Caesars Entertainment seems to set a lower bar for debtors to obtain an injunction of litigation against a nondebtor. Where the claims against the debtor and the nondebtor are related, if the injunction would facilitate resolution of disputes in the debtor’s reorganization — and, conversely, if denial of the injunction would endanger the debtor’s prospects for success — then the § 105 shield should be available to bankruptcy courts. While Caesars Entertainment is unique in that it involves billions of dollars of debt, loan guaranties by the owners of midsized and small debtors are ubiquitous. Where pursuit of the assets of the guarantor owner impairs the reorganization of the debtor, particularly where the estate may also have preference or other claims against the guarantor owner, lenders who relied upon the guaranty to protect themselves (without regard to their debtor’s bankruptcy) may find the guaranty much less valuable than they had anticipated.[12]
[1] Caesars Entm't Operating Co. v.

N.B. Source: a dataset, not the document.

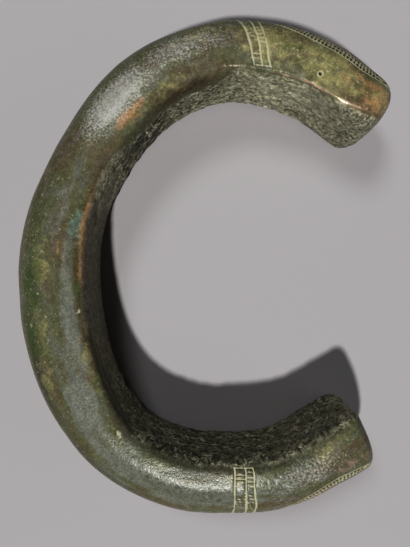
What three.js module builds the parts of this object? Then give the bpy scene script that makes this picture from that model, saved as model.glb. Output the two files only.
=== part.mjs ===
// Bronze torc: a heavy open neck ring, cast in one piece and lying flat.
//
// The bar follows an irregular C. Its section is a D: a nearly flat upright wall inside and a
// smooth round shoulder outside. Each terminal has a domed end, a collar of three fine grooves
// and, on its outer face, a long blunt-ended leaf outlined by a narrow channel.
//
// Millimetres, +Z up. X runs from the bow to the mouth, Y from terminal to terminal.

import * as THREE from 'three';

// ---------------------------------------------------------------- driving dimensions

// The inner wall in plan, from the lower terminal round the bow to the upper terminal.
const WALL_POINTS = [
  [48.5, -52.7], [40.5, -57.5], [26, -65], [9, -66.5],
  [-7.5, -64.5], [-23.5, -56], [-34.5, -37.5], [-40, -10.5],
  [-39, 15.5], [-29, 38], [-12.5, 57], [6.5, 66],
  [23, 65.5], [37.5, 60.5], [47.2, 53.8], [54.4, 48.4],
];
const TERMINAL_RUN = 6; // straight run of each terminal past the last wall point

// Values at even steps along the bar, from the lower terminal to the upper one.
const DEPTHS = [25, 23.5, 24.5, 24.5, 27.5, 27.5, 24.5, 25.5, 24, 23.3, 22.8];
const HEIGHTS = [34.5, 35.5, 33.5, 32.5, 32, 31.5, 32, 32.5, 33.5, 36.5, 35.5];
// How far the outer face lags behind the inner wall where the bar is crossed or cut off.
const LAGS = [3, 1, 0, 0, 0, 0, 0, 0, 5, 6, 0];

const RIDGE_INSET = 8; // from the inner wall to the highest line
const OUTER_POWER = 2.1; // roundness of the shoulder, where 2 is an ellipse
const INNER_POWER = 6; // squareness of the inner wall's two edges
const FOOT_FLAT = 0.3; // worn off below, so that the ring lies still
// Towards the upper terminal's end the wall's top edge draws back from the wall.
const SETBACK = 6;
const SETBACK_RUN = 20;
const SETBACK_POWER = 1.5;
// The domed ends: how far each runs past the last full section, and how square it is.
const LOWER_END = { reach: 7.5, power: 3.1 };
const UPPER_END = { reach: 10, power: 2.7 };

// The collars, by the distance of the middle groove from the terminal's end.
const LOWER_COLLAR = 43;
const UPPER_COLLAR = 47;
const GROOVE_PITCH = 3;
const GROOVE_HALF_WIDTH = 0.45;
const GROOVE_DEPTH = 0.35;

// The leaf on each outer face: where it starts and stops, as distances from the terminal's
// end, and its width by angles round the section, where 0 is the outermost line.
const LOWER_LEAF = [9, 34];
const UPPER_LEAF = [10.7, 39];
const LEAF_AXIS = 6;
const LEAF_HALF_WIDTH = 58;
const LEAF_TIP_HALF_WIDTH = 24;
const LEAF_FULLNESS = 0.6; // below 1 the leaf widens quickly from its blunt ends
const LEAF_EASE = 14; // the run in which the rows of the surface spread again past the leaf
const CHANNEL_RIM = 2.5; // degrees from a side channel's middle to its rim
const CHANNEL_BED = 1; // and to the edge of its bed
const CHANNEL_HALF_WIDTH = 0.6; // across the leaf's blunt ends
const CHANNEL_DEPTH = 0.35;

// Fineness of the surface.
const BODY_STEP = 5.5;
const TERMINAL_STEP = 2.8;
const END_TURNS = [18, 36, 52, 66, 77, 86]; // degrees from the last full section to the tip
const INNER_ROWS = [93, 98, 108, 122, 140, 158, 172]; // degrees, mirrored below
const ROWS_BELOW_LEAF = 4;
const ROWS_IN_LEAF = 7;
const ROWS_ABOVE_LEAF = 3;

// ---------------------------------------------------------------- the bar's line

const wall = new THREE.CatmullRomCurve3(
  WALL_POINTS.map(([x, y]) => new THREE.Vector3(x, y, 0)),
  false,
  'catmullrom',
  0.5,
);
wall.arcLengthDivisions = 2000;
const wallLength = wall.getLength();
const barStart = -TERMINAL_RUN;
const barEnd = wallLength + TERMINAL_RUN;
const barLength = barEnd - barStart;
const barMiddle = (barStart + barEnd) / 2;

// A point of the inner wall, with the outward direction there.
function wallFrame(distance) {
  const onWall = THREE.MathUtils.clamp(distance, 0, wallLength);
  const forward = wall.getTangentAt(onWall / wallLength);
  const point = wall.getPointAt(onWall / wallLength);
  point.addScaledVector(forward, distance - onWall);
  return { point, outward: new THREE.Vector3(-forward.y, forward.x, 0) };
}

// A smooth curve through values at even steps along the bar.
function alongBar(values, distance) {
  const share = THREE.MathUtils.clamp((distance - barStart) / barLength, 0, 1);
  const place = share * (values.length - 1);
  const step = Math.min(Math.floor(place), values.length - 2);
  const before = values[Math.max(step - 1, 0)];
  const after = values[Math.min(step + 2, values.length - 1)];
  return catmullRom(place - step, before, values[step], values[step + 1], after);
}

function catmullRom(t, before, from, to, after) {
  const slopeFrom = (to - before) / 2;
  const slopeTo = (after - from) / 2;
  const cubic = 2 * from - 2 * to + slopeFrom + slopeTo;
  const square = -3 * from + 3 * to - 2 * slopeFrom - slopeTo;
  return ((cubic * t + square) * t + slopeFrom) * t + from;
}

// ---------------------------------------------------------------- the leaves and collars

// The leaf at a distance from its terminal's end: its half width in degrees, which also
// places the rows of the surface outside it, whether its two side channels are there, and
// how much of the channel across its blunt ends.
function leafAt(fromEnd, [start, stop]) {
  const share = THREE.MathUtils.clamp((fromEnd - start) / (stop - start), 0, 1);
  const widening = Math.sin(Math.PI * share) ** LEAF_FULLNESS;
  const width = THREE.MathUtils.lerp(LEAF_TIP_HALF_WIDTH, LEAF_HALF_WIDTH, widening);
  const past = THREE.MathUtils.smoothstep(fromEnd, stop, stop + LEAF_EASE);
  const fromBluntEnd = Math.min(Math.abs(fromEnd - start), Math.abs(fromEnd - stop));
  return {
    halfWidth: THREE.MathUtils.lerp(width, LEAF_HALF_WIDTH, past),
    side: fromEnd >= start && fromEnd <= stop ? 1 : 0,
    across: Math.max(0, 1 - fromBluntEnd / CHANNEL_HALF_WIDTH),
  };
}

function grooveCentres() {
  const middles = [barStart + LOWER_COLLAR, barEnd - UPPER_COLLAR];
  return middles.flatMap((middle) => [middle - GROOVE_PITCH, middle, middle + GROOVE_PITCH]);
}

function leafEnds() {
  const lower = LOWER_LEAF.map((fromEnd) => barStart + fromEnd);
  const upper = UPPER_LEAF.map((fromEnd) => barEnd - fromEnd);
  return [...lower, ...upper];
}

function grooveDepthAt(distance) {
  const nearest = Math.min(...grooveCentres().map((centre) => Math.abs(distance - centre)));
  return GROOVE_DEPTH * Math.max(0, 1 - nearest / GROOVE_HALF_WIDTH);
}

// ---------------------------------------------------------------- the section

// The rows of the surface round the section, from the wall's foot round below, each with its
// angle and how deep it is cut.
function sectionRows(distance) {
  const nearUpper = distance > barMiddle;
  const fromEnd = nearUpper ? barEnd - distance : distance - barStart;
  const leaf = leafAt(fromEnd, nearUpper ? UPPER_LEAF : LOWER_LEAF);
  const groove = grooveDepthAt(distance);
  const lower = LEAF_AXIS - leaf.halfWidth;
  const upper = LEAF_AXIS + leaf.halfWidth;

  const inner = INNER_ROWS.map((angle) => ({ angle, cut: 0 }));
  const innerBelow = INNER_ROWS.map((angle) => ({ angle: -angle, cut: 0 })).reverse();
  const plain = (from, to, count, cut) => Array.from({ length: count }, (_, i) => ({
    angle: from + ((to - from) * (i + 1)) / (count + 1),
    cut,
  }));
  const bed = Math.max(groove, CHANNEL_DEPTH * leaf.side);
  const panel = Math.max(groove, CHANNEL_DEPTH * leaf.across);
  const channel = (middle) => [
    { angle: middle - CHANNEL_RIM, cut: groove },
    { angle: middle - CHANNEL_BED, cut: bed },
    { angle: middle + CHANNEL_BED, cut: bed },
    { angle: middle + CHANNEL_RIM, cut: groove },
  ];
  return [
    ...innerBelow,
    { angle: -90, cut: groove },
    ...plain(-90, lower - CHANNEL_RIM, ROWS_BELOW_LEAF, groove),
    ...channel(lower),
    ...plain(lower + CHANNEL_RIM, upper - CHANNEL_RIM, ROWS_IN_LEAF, panel),
    ...channel(upper),
    ...plain(upper + CHANNEL_RIM, 90, ROWS_ABOVE_LEAF, groove),
    { angle: 90, cut: groove },
    ...inner,
  ];
}

// How far the wall's top edge is drawn back at a distance along the bar.
function setbackAt(distance) {
  const share = Math.max(0, 1 - (barEnd - distance) / SETBACK_RUN);
  return SETBACK * share ** SETBACK_POWER;
}

// A point of the section: how far out from the inner wall, and how high. It is scaled and cut
// towards the section's middle.
function sectionPoint(angle, { depth, height, setback }, scale, cut) {
  const cos = Math.cos(THREE.MathUtils.degToRad(angle));
  const sin = Math.sin(THREE.MathUtils.degToRad(angle));
  const power = cos >= 0 ? OUTER_POWER : INNER_POWER;
  const rise = Math.sign(sin) * Math.abs(sin) ** (2 / power);
  const wallReach = RIDGE_INSET - setback * Math.max(rise, 0) ** 2;
  const reach = cos >= 0 ? depth - RIDGE_INSET : wallReach;
  const out = RIDGE_INSET + Math.sign(cos) * reach * Math.abs(cos) ** (2 / power);
  const up = (height / 2) * (1 + rise);
  const outward = depth / 2 + (out - depth / 2) * (scale - cut / (depth / 2));
  const raised = height / 2 + (up - height / 2) * (scale - cut / (height / 2));
  return [outward, Math.max(raised - FOOT_FLAT, 0)];
}

// ---------------------------------------------------------------- the surface

// The stations along the bar, each with how much of its full section a domed end leaves.
function barStations() {
  const first = barStart + LOWER_END.reach;
  const last = barEnd - UPPER_END.reach;
  const cuts = [
    ...grooveCentres().map((at) => ({ at, half: GROOVE_HALF_WIDTH })),
    ...leafEnds().map((at) => ({ at, half: CHANNEL_HALF_WIDTH })),
  ];
  const stations = cuts
    .flatMap(({ at, half }) => [at - half, at, at + half])
    .filter((at) => at > first && at < last);
  let distance = first;
  while (distance < last) {
    const clear = cuts.every(({ at, half }) => Math.abs(distance - at) > 2 * half);
    if (clear) stations.push(distance);
    const fromEnd = Math.min(distance - barStart, barEnd - distance);
    distance += fromEnd < UPPER_COLLAR ? TERMINAL_STEP : BODY_STEP;
  }
  stations.push(last);
  stations.sort((a, b) => a - b);
  const body = stations.map((at) => ({ at, scale: 1 }));
  const startDome = domeRows(LOWER_END).map(({ past, scale }) => ({ at: first - past, scale }));
  const endDome = domeRows(UPPER_END).map(({ past, scale }) => ({ at: last + past, scale }));
  return [...startDome.reverse(), ...body, ...endDome];
}

// The rows of a domed end, each with how far it lies past the last full section.
function domeRows({ reach, power }) {
  return END_TURNS.map((turn) => {
    const angle = THREE.MathUtils.degToRad(turn);
    return { past: reach * Math.sin(angle) ** (2 / power), scale: Math.cos(angle) ** (2 / power) };
  });
}

function stationPoints({ at, scale }) {
  const depth = alongBar(DEPTHS, at);
  const form = { depth, height: alongBar(HEIGHTS, at), setback: setbackAt(at) };
  const lag = alongBar(LAGS, at) * (at < barMiddle ? -1 : 1);
  return sectionRows(at).map(({ angle, cut }) => {
    const [out, up] = sectionPoint(angle, form, scale, cut);
    const { point, outward } = wallFrame(at + lag * (1 / 2 - out / depth));
    return point.addScaledVector(outward, out).setZ(up);
  });
}

// A closed skin: a ring of points for each station, joined in turn and capped at both ends.
function skin(rings) {
  const rows = rings[0].length;
  const caps = [rings[0], rings.at(-1)].map(centreOf);
  const points = [...rings.flat(), ...caps];
  const faces = [];
  for (let ring = 0; ring < rings.length - 1; ring += 1) {
    for (let row = 0; row < rows; row += 1) {
      const a = ring * rows + row;
      const b = ring * rows + ((row + 1) % rows);
      faces.push(a, b, a + rows, b, b + rows, a + rows);
    }
  }
  const startCap = points.length - 2;
  const endCap = points.length - 1;
  const lastRing = (rings.length - 1) * rows;
  for (let row = 0; row < rows; row += 1) {
    const next = (row + 1) % rows;
    faces.push(startCap, next, row);
    faces.push(endCap, lastRing + row, lastRing + next);
  }
  const geometry = new THREE.BufferGeometry().setFromPoints(points);
  geometry.setIndex(faces);
  return geometry;
}

function centreOf(ring) {
  const sum = ring.reduce((total, point) => total.add(point), new THREE.Vector3());
  return sum.divideScalar(ring.length);
}

// ---------------------------------------------------------------- the ring

function torcGeometry() {
  const geometry = skin(barStations().map(stationPoints));
  geometry.computeBoundingBox();
  const centre = geometry.boundingBox.getCenter(new THREE.Vector3());
  geometry.translate(-centre.x, -centre.y, -geometry.boundingBox.min.z);
  geometry.computeVertexNormals();
  return geometry;
}

const bronze = new THREE.MeshStandardMaterial({ color: 0x5f5a3f, roughness: 0.45, metalness: 0.8 });

const torc = new THREE.Mesh(torcGeometry(), bronze);
torc.name = 'torc';

const object = new THREE.Group();
object.add(torc);

export default object;
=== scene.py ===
"""Looks of the bronze torc: a heavy open neck ring with an aged bronze skin, lying on a table.

One finely meshed skin stands for the cast node. It follows the same section and line as the
solid, and carries what is too fine for the solid: the ladder bands of the leaves, the ticks
of the collars, pits, a dent, a worn rim and the rough inner wall. Lengths are in millimetres
until the mesh is made, distances along the bar run from the lower terminal's end to the upper
one's, and angles go round the section in degrees, with 0 outermost, 90 on the ridge and 180
on the inner wall.
"""

import itertools
import math

import bpy
import numpy as np
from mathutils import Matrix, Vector


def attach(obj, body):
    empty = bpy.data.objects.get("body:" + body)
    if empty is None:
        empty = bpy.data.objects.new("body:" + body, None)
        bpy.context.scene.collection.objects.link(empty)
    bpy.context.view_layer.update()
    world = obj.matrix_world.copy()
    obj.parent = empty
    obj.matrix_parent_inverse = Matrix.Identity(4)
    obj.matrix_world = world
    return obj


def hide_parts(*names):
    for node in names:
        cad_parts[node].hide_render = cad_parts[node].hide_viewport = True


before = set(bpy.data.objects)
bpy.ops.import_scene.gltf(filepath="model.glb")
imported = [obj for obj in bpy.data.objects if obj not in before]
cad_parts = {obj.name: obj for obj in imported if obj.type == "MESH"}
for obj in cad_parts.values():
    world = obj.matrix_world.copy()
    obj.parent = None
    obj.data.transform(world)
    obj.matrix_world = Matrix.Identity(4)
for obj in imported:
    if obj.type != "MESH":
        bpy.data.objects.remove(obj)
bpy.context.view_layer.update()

MM = 0.001


def smoothstep(value, start, full):
    """0 up to the start, 1 from full on; where the start is the larger, the other way round."""
    t = np.clip((value - start) / (full - start), 0, 1)
    return t * t * (3 - 2 * t)


def stretch(place, rise, fall):
    """1 along a stretch, easing in between two places and out between two others."""
    return smoothstep(place, *rise) * (1 - smoothstep(place, *fall))


def trough(distance, half_width):
    """1 in the middle of a cut, easing to 0 at its edges."""
    return np.clip(1 - np.abs(distance) / half_width, 0, 1)


# ------------------------------------------------------------------ the bar, as in the solid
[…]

BOFK N.A, (In re Caesars Entm't Operating Co.), 808 F.3d 1186 (2015).
[2] Law v. Siegel, 134 S. Ct. 1188 (2014).
[3] Caesars Entertainment Oper. Co. Inc. v. BOFK N.A., 808 F.3d at 1188.
[4] Id. at 1188-1189.
[5] Id. at 1189.
[6] Fisher v. Apostolou, 155 F.3d 876 (7th Cir. 1998).
[7] Id. at 882.
[8] Caesars, 808 F.3d at 1190.
[9] In re Teknek LLC, 563 F.3d 639 (7th Cir. 2009).
[10] Id. at 649.
[11] Id. at 649.
[12] Caesars, 808 F.3d at 1190-1191.